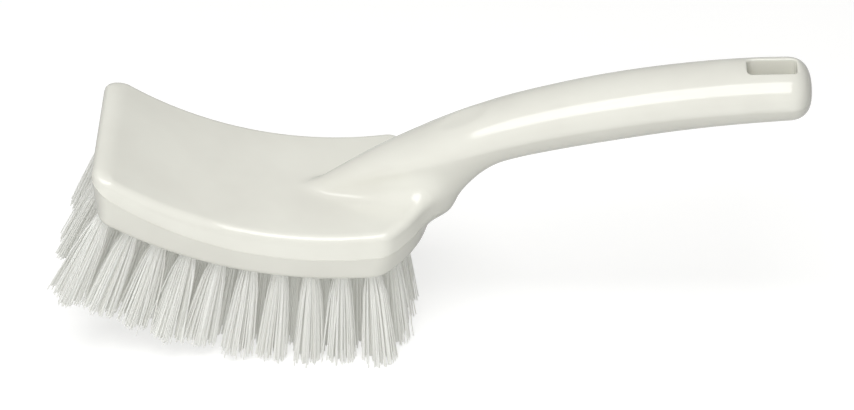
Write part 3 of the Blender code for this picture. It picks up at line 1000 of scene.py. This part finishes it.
def staple_wire(finish):
    """Drawn metal wire with fine drawing marks."""
    material, tree, shader = new_material("staple_wire")
    tint(tree, shader, noise(tree, 900.0, 2.0), finish.wire, [0.8 * c for c in finish.wire])
    set_inputs(shader, Metallic=1.0, Roughness=0.3)
    return material


def sight(tree, light):
    """1 for what the camera sees directly or through glass."""
    return calculate(tree, "MAXIMUM", light.outputs["Is Camera Ray"], light.outputs["Is Transmission Ray"])


def studio_floor(finish):
    """Pale floor that shows white to the camera and keeps the shadow."""
    material, tree, shader = new_material("studio_floor")
    tint(tree, shader, noise(tree, 6.0, 2.0), finish.floor, [0.98 * c for c in finish.floor])
    set_inputs(shader, Roughness=0.9, Specular_IOR_Level=0.1, Emission_Color=(1, 1, 1, 1))
    glow = ramp(tree, sight(tree, tree.nodes.new("ShaderNodeLightPath")), To_Min=0.16, To_Max=0.62)
    tree.links.new(glow, shader.inputs["Emission Strength"])
    return material


def studio_world():
    """White to the camera; as light, a pale wall behind the brush, dimmer in reflections."""
    world = bpy.data.worlds.new("studio")
    world.use_nodes = True
    tree = world.node_tree
    background = tree.nodes["Background"]
    set_inputs(background, Color=(1.0, 0.997, 0.985, 1))
    light = tree.nodes.new("ShaderNodeLightPath")
    behind = tree.nodes.new("ShaderNodeVectorMath")
    behind.operation = "DOT_PRODUCT"
    behind.inputs[1].default_value = (0, 1, 0)
    tree.links.new(tree.nodes.new("ShaderNodeTexCoord").outputs["Generated"], behind.inputs[0])
    share = ramp(tree, light.outputs["Is Glossy Ray"], To_Min=0.955, To_Max=0.233)
    wall = calculate(tree, "MULTIPLY", behind.outputs["Value"], share)
    strength = calculate(tree, "MAXIMUM", sight(tree, light), wall)
    tree.links.new(strength, background.inputs["Strength"])
    bpy.context.scene.world = world


# Operators

class BRUSH_OT_moulding(bpy.types.Operator):
    """Model the one-piece block and handle"""

    bl_idname = "brush.moulding"
    bl_label = "Moulding"

    def execute(self, context):
        settings = context.scene.brush
        block, handle = settings.block, settings.handle
        piece = make_block(block)
        grip = make_handle(handle)
        block_tree = BVHTree.FromObject(piece, context.evaluated_depsgraph_get())
        handle_tree = BVHTree.FromObject(grip, context.evaluated_depsgraph_get())
        cut(piece, grip, "UNION")
        edit_whole(piece, bpy.ops.mesh.quads_convert_to_tris)
        blend_joint(piece, block_tree, handle_tree, block, handle)
        cut(piece, make_slot_cutter(handle), "DIFFERENCE")
        cut(piece, make_drill(settings), "DIFFERENCE")
        edit_whole(piece, bpy.ops.mesh.remove_doubles, threshold=WELD_DISTANCE)
        bpy.ops.object.shade_smooth_by_angle(angle=MOULDING_SMOOTH_ANGLE)
        settle(piece, settings, glossy_moulding(settings.finish), ["brush_body"])
        return {"FINISHED"}


class BRUSH_OT_tufts(bpy.types.Operator):
    """Model every bristle tuft from copies of one filament"""

    bl_idname = "brush.tufts"
    bl_label = "Bristle tufts"

    def execute(self, context):
        settings = context.scene.brush
        filament = model_filament(settings.tuft)
        material = white_filament(settings.finish)
        for number, (name, place) in enumerate(tuft_places(settings)):
            piece = make_tuft(name + "_filaments", settings, filament, place, number)
            settle(piece, settings, material, [name])
        return {"FINISHED"}


class BRUSH_OT_anchors(bpy.types.Operator):
    """Model the wire anchors in the holes"""

    bl_idname = "brush.anchors"
    bl_label = "Wire anchors"

    def execute(self, context):
        settings = context.scene.brush
        anchors = copy_to_holes(make_anchor(settings.tuft), settings)
        anchors.name = "wire_anchors"
        settle(anchors, settings, staple_wire(settings.finish), [])
        return {"FINISHED"}


def add_lamp(name, place, power, width, height):
    """Add a rectangular lamp that faces straight down."""
    data = bpy.data.lights.new(name, "AREA")
    data.shape = "RECTANGLE"
    data.size = width
    data.size_y = height
    data.energy = power
    lamp = bpy.data.objects.new(name, data)
    lamp.location = place
    bpy.context.scene.collection.objects.link(lamp)
    return lamp


class BRUSH_OT_stage(bpy.types.Operator):
    """Set the floor, the lamps and the camera"""

    bl_idname = "brush.stage"
    bl_label = "Stage"

    def execute(self, context):
        floor = add_primitive(bpy.ops.mesh.primitive_plane_add, "studio_floor", size=FLOOR_SIZE)
        floor.data.materials.append(studio_floor(context.scene.brush.finish))
        studio_world()
        add_lamp("key_softbox", *KEY_SOFTBOX)
        for name, place, *power_and_size in FILLS:
            fill = add_lamp(name, place, *power_and_size)
            fill.rotation_euler = (FILL_TARGET - Vector(place)).to_track_quat("-Z", "Y").to_euler()
            fill.visible_glossy = False
        data = bpy.data.cameras.new("camera")
        data.sensor_width = SENSOR_WIDTH
        data.lens = SENSOR_WIDTH * FOCAL_PIXELS / PICTURE_PIXELS
        camera = bpy.data.objects.new("camera", data)
        level = math.cos(CAMERA_ELEVATION)
        back = Vector((math.sin(CAMERA_AZIMUTH) * level, -math.cos(CAMERA_AZIMUTH) * level,
                       math.sin(CAMERA_ELEVATION)))
        camera.location = CAMERA_TARGET + back * CAMERA_DISTANCE
        camera.rotation_euler = back.to_track_quat("Z", "Y").to_euler()
        context.scene.collection.objects.link(camera)
        context.scene.camera = camera
        context.scene.view_settings.view_transform = "Standard"
        return {"FINISHED"}


class BRUSH_PT_panel(bpy.types.Panel):
    """Lists the brush's steps"""

    bl_idname = "BRUSH_PT_panel"
    bl_label = "Cleaning brush"
    bl_space_type = "VIEW_3D"
    bl_region_type = "UI"
    bl_category = "Brush"

    def draw(self, context):
        for operator in (BRUSH_OT_moulding, BRUSH_OT_tufts, BRUSH_OT_anchors, BRUSH_OT_stage):
            self.layout.operator(operator.bl_idname)


CLASSES = (BlockSizes, HandleSizes, TuftSizes, StandSettings, FinishSettings, BrushSettings,
           BRUSH_OT_moulding, BRUSH_OT_tufts, BRUSH_OT_anchors, BRUSH_OT_stage, BRUSH_PT_panel)


def register():
    for kind in CLASSES:
        bpy.utils.register_class(kind)
    bpy.types.Scene.brush = PointerProperty(type=BrushSettings)


def unregister():
    del bpy.types.Scene.brush
    for kind in reversed(CLASSES):
        bpy.utils.unregister_class(kind)


def main():
    register()
    bpy.ops.brush.moulding()
    bpy.ops.brush.tufts()
    bpy.ops.brush.anchors()
    bpy.ops.brush.stage()


if __name__ == "__main__":
    main()
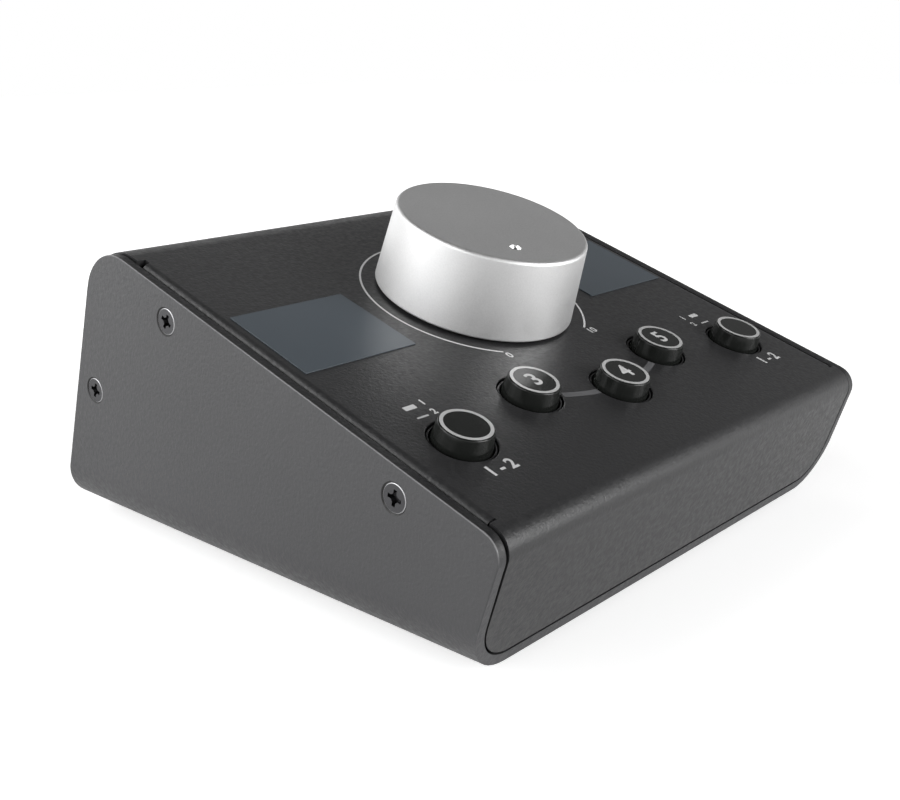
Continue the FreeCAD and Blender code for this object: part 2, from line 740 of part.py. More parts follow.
-- -- --
SET EXERCISE => Extract all of the material exactly as it is written.

CORRECT RESPONSE =>
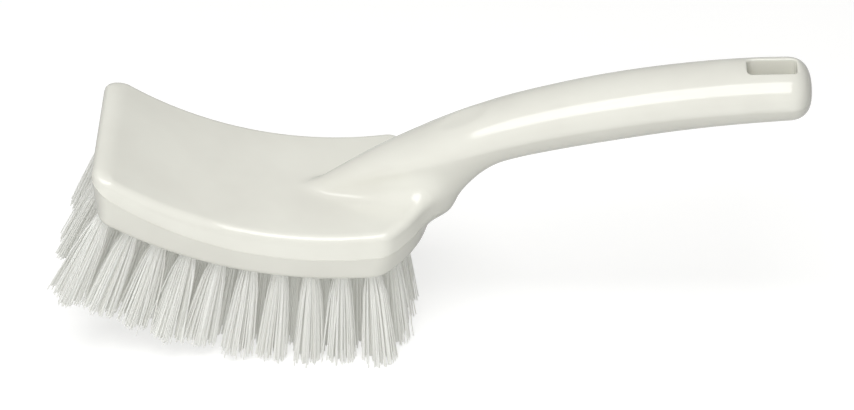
Write part 3 of the Blender code for this picture. It picks up at line 1000 of scene.py. This part finishes it.
def staple_wire(finish):
    """Drawn metal wire with fine drawing marks."""
    material, tree, shader = new_material("staple_wire")
    tint(tree, shader, noise(tree, 900.0, 2.0), finish.wire, [0.8 * c for c in finish.wire])
    set_inputs(shader, Metallic=1.0, Roughness=0.3)
    return material


def sight(tree, light):
    """1 for what the camera sees directly or through glass."""
    return calculate(tree, "MAXIMUM", light.outputs["Is Camera Ray"], light.outputs["Is Transmission Ray"])


def studio_floor(finish):
    """Pale floor that shows white to the camera and keeps the shadow."""
    material, tree, shader = new_material("studio_floor")
    tint(tree, shader, noise(tree, 6.0, 2.0), finish.floor, [0.98 * c for c in finish.floor])
    set_inputs(shader, Roughness=0.9, Specular_IOR_Level=0.1, Emission_Color=(1, 1, 1, 1))
    glow = ramp(tree, sight(tree, tree.nodes.new("ShaderNodeLightPath")), To_Min=0.16, To_Max=0.62)
    tree.links.new(glow, shader.inputs["Emission Strength"])
    return material


def studio_world():
    """White to the camera; as light, a pale wall behind the brush, dimmer in reflections."""
    world = bpy.data.worlds.new("studio")
    world.use_nodes = True
    tree = world.node_tree
    background = tree.nodes["Background"]
    set_inputs(background, Color=(1.0, 0.997, 0.985, 1))
    light = tree.nodes.new("ShaderNodeLightPath")
    behind = tree.nodes.new("ShaderNodeVectorMath")
    behind.operation = "DOT_PRODUCT"
    behind.inputs[1].default_value = (0, 1, 0)
    tree.links.new(tree.nodes.new("ShaderNodeTexCoord").outputs["Generated"], behind.inputs[0])
    share = ramp(tree, light.outputs["Is Glossy Ray"], To_Min=0.955, To_Max=0.233)
    wall = calculate(tree, "MULTIPLY", behind.outputs["Value"], share)
    strength = calculate(tree, "MAXIMUM", sight(tree, light), wall)
    tree.links.new(strength, background.inputs["Strength"])
    bpy.context.scene.world = world


# Operators

class BRUSH_OT_moulding(bpy.types.Operator):
    """Model the one-piece block and handle"""

    bl_idname = "brush.moulding"
    bl_label = "Moulding"

    def execute(self, context):
        settings = context.scene.brush
        block, handle = settings.block, settings.handle
        piece = make_block(block)
        grip = make_handle(handle)
        block_tree = BVHTree.FromObject(piece, context.evaluated_depsgraph_get())
        handle_tree = BVHTree.FromObject(grip, context.evaluated_depsgraph_get())
        cut(piece, grip, "UNION")
        edit_whole(piece, bpy.ops.mesh.quads_convert_to_tris)
        blend_joint(piece, block_tree, handle_tree, block, handle)
        cut(piece, make_slot_cutter(handle), "DIFFERENCE")
        cut(piece, make_drill(settings), "DIFFERENCE")
        edit_whole(piece, bpy.ops.mesh.remove_doubles, threshold=WELD_DISTANCE)
        bpy.ops.object.shade_smooth_by_angle(angle=MOULDING_SMOOTH_ANGLE)
        settle(piece, settings, glossy_moulding(settings.finish), ["brush_body"])
        return {"FINISHED"}


class BRUSH_OT_tufts(bpy.types.Operator):
    """Model every bristle tuft from copies of one filament"""

    bl_idname = "brush.tufts"
    bl_label = "Bristle tufts"

    def execute(self, context):
        settings = context.scene.brush
        filament = model_filament(settings.tuft)
        material = white_filament(settings.finish)
        for number, (name, place) in enumerate(tuft_places(settings)):
            piece = make_tuft(name + "_filaments", settings, filament, place, number)
            settle(piece, settings, material, [name])
        return {"FINISHED"}


class BRUSH_OT_anchors(bpy.types.Operator):
    """Model the wire anchors in the holes"""

    bl_idname = "brush.anchors"
    bl_label = "Wire anchors"

    def execute(self, context):
        settings = context.scene.brush
        anchors = copy_to_holes(make_anchor(settings.tuft), settings)
        anchors.name = "wire_anchors"
        settle(anchors, settings, staple_wire(settings.finish), [])
        return {"FINISHED"}


def add_lamp(name, place, power, width, height):
    """Add a rectangular lamp that faces straight down."""
    data = bpy.data.lights.new(name, "AREA")
    data.shape = "RECTANGLE"
    data.size = width
    data.size_y = height
    data.energy = power
    lamp = bpy.data.objects.new(name, data)
    lamp.location = place
    bpy.context.scene.collection.objects.link(lamp)
    return lamp


class BRUSH_OT_stage(bpy.types.Operator):
    """Set the floor, the lamps and the camera"""

    bl_idname = "brush.stage"
    bl_label = "Stage"

    def execute(self, context):
        floor = add_primitive(bpy.ops.mesh.primitive_plane_add, "studio_floor", size=FLOOR_SIZE)
        floor.data.materials.append(studio_floor(context.scene.brush.finish))
        studio_world()
        add_lamp("key_softbox", *KEY_SOFTBOX)
        for name, place, *power_and_size in FILLS:
            fill = add_lamp(name, place, *power_and_size)
            fill.rotation_euler = (FILL_TARGET - Vector(place)).to_track_quat("-Z", "Y").to_euler()
            fill.visible_glossy = False
        data = bpy.data.cameras.new("camera")
        data.sensor_width = SENSOR_WIDTH
        data.lens = SENSOR_WIDTH * FOCAL_PIXELS / PICTURE_PIXELS
        camera = bpy.data.objects.new("camera", data)
        level = math.cos(CAMERA_ELEVATION)
        back = Vector((math.sin(CAMERA_AZIMUTH) * level, -math.cos(CAMERA_AZIMUTH) * level,
                       math.sin(CAMERA_ELEVATION)))
        camera.location = CAMERA_TARGET + back * CAMERA_DISTANCE
        camera.rotation_euler = back.to_track_quat("Z", "Y").to_euler()
        context.scene.collection.objects.link(camera)
        context.scene.camera = camera
        context.scene.view_settings.view_transform = "Standard"
        return {"FINISHED"}


class BRUSH_PT_panel(bpy.types.Panel):
    """Lists the brush's steps"""

    bl_idname = "BRUSH_PT_panel"
    bl_label = "Cleaning brush"
    bl_space_type = "VIEW_3D"
    bl_region_type = "UI"
    bl_category = "Brush"

    def draw(self, context):
        for operator in (BRUSH_OT_moulding, BRUSH_OT_tufts, BRUSH_OT_anchors, BRUSH_OT_stage):
            self.layout.operator(operator.bl_idname)


CLASSES = (BlockSizes, HandleSizes, TuftSizes, StandSettings, FinishSettings, BrushSettings,
           BRUSH_OT_moulding, BRUSH_OT_tufts, BRUSH_OT_anchors, BRUSH_OT_stage, BRUSH_PT_panel)


def register():
    for kind in CLASSES:
        bpy.utils.register_class(kind)
    bpy.types.Scene.brush = PointerProperty(type=BrushSettings)


def unregister():
    del bpy.types.Scene.brush
    for kind in reversed(CLASSES):
        bpy.utils.unregister_class(kind)


def main():
    register()
    bpy.ops.brush.moulding()
    bpy.ops.brush.tufts()
    bpy.ops.brush.anchors()
    bpy.ops.brush.stage()


if __name__ == "__main__":
    main()
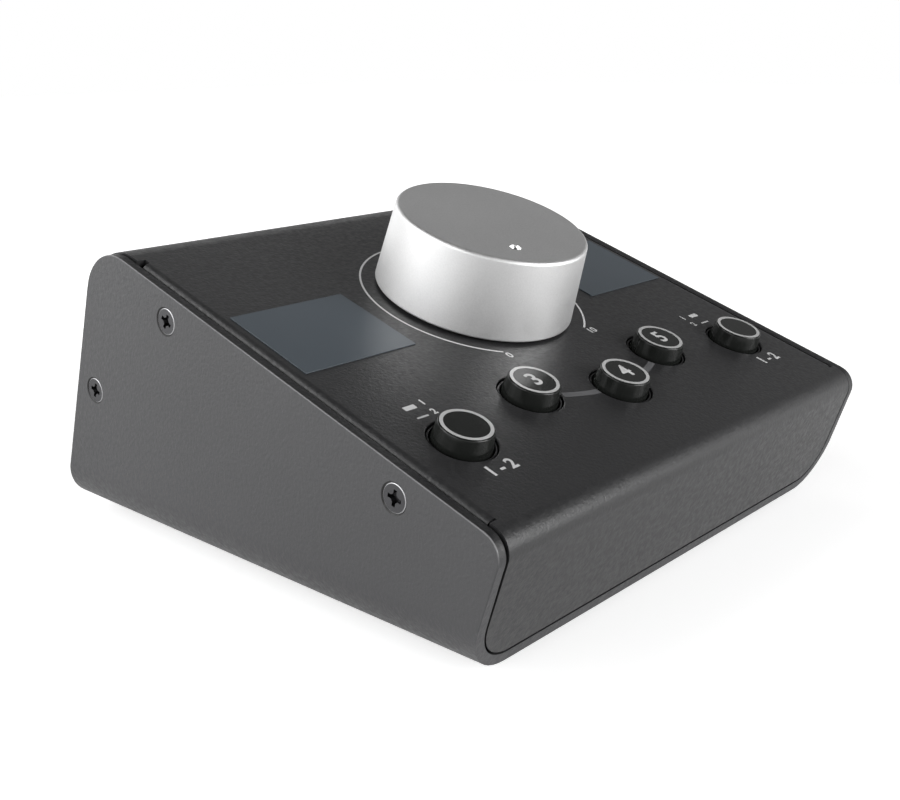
Continue the FreeCAD and Blender code for this object: part 2, from line 740 of part.py. More parts follow.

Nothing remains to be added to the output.